Жизнь Лихтенберга, так же как и Свифта, изобиловала самыми захватывающими противоречиями – тем более примечательными, что одолевали они человека очевидно здравомыслящего. Атеист до мозга костей, он не только берется вдруг утверждать, что христианство – это «система, наилучшим образом приспособленная к установлению на земле мира и согласия»*, но и в полном смятении чувств настолько проникается однажды чужой экзальтацией, что «проводит время в самозабвенным молитвах». Провозгласив Французскую революцию продуктом философии («но что за скачок от Cogito ergo sum до первых возгласов в Пале Рояль: „a la Bastille!“») и поддержав диктатуру якобинцев, он расчувствовался, услыхав о кончине Марии-Антуанетты. Наконец, известный своим яростным неприятием всякого вертерианства в отношениях полов, в 1777 году он влюбляется в двенадцатилетнюю девочку: «И после Пасхи 1780-го, – напишет он позже своему другу пастору Амелунгу, – она уж окончательно поселилась у меня… Ни на минуту больше мы не расставались. Когда она шла к обедне, мне чудилось, будто и глаза, и чувства мои следуют за нею.

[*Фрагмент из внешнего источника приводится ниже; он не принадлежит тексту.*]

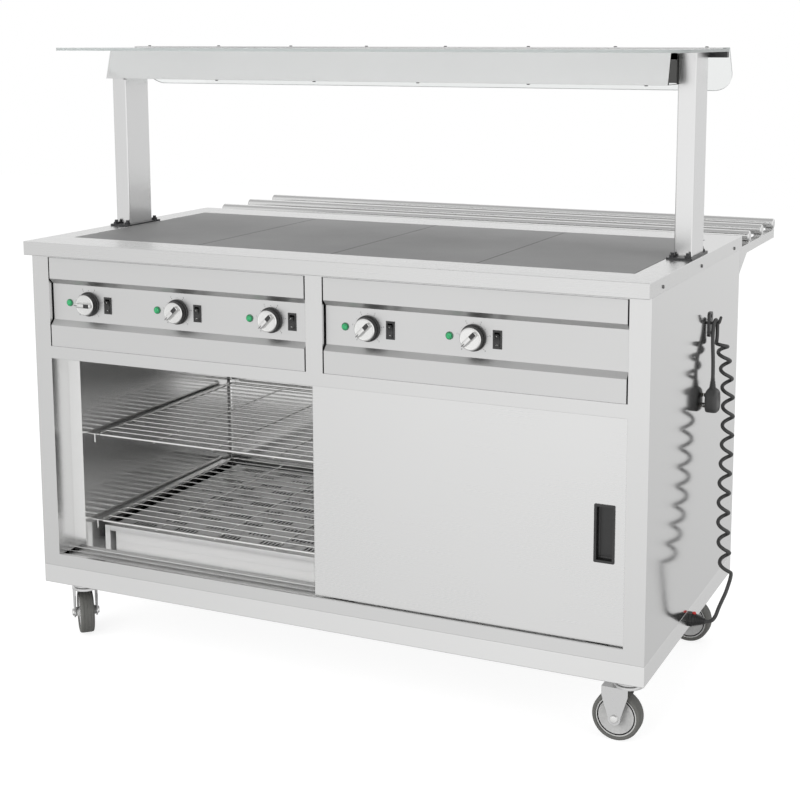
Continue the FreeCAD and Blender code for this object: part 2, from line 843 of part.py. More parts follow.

Иными словами, она была мне как жена, только что без церковного благословения (извините мне, дорогой друг, эту вольность выражения)… Мой Боже, это небесное создание покинуло сей мир 4 августа 1782 года, ввечеру, прямо перед заходом солнца». И хотя человек эпохи Просвещения решительно противился в нем поэтике «Бури и натиска», начинавшей овладевать тогда немецкой словесностью, прочтя Жан-Поля, он тотчас же стал его ревностным почитателем. Точно так же человек опыта (профессор физики в геттингенском университете и учитель Гумбольдта, он установил, что положительные и отрицательные электрические заряды по-разному распространяются в изолирующих веществах) превосходно уживался в нем с мечтателем (при всем своем рационализме Лихтенберг восхищался произведениями Якоба Бёме и одним из первых приблизился к подлинному пониманию смысла сновидческой деятельности – мало сказать! взгляды его на этот предмет и по сей день остаются поразительно актуальными). Ему бы следовало поклоняться как пророку самого случая – того, который Макс Эрнст назовет позже «властителем юмора»: взять хотя бы тот факт, что первые свои лекции он посвятил теории вероятностей в игре.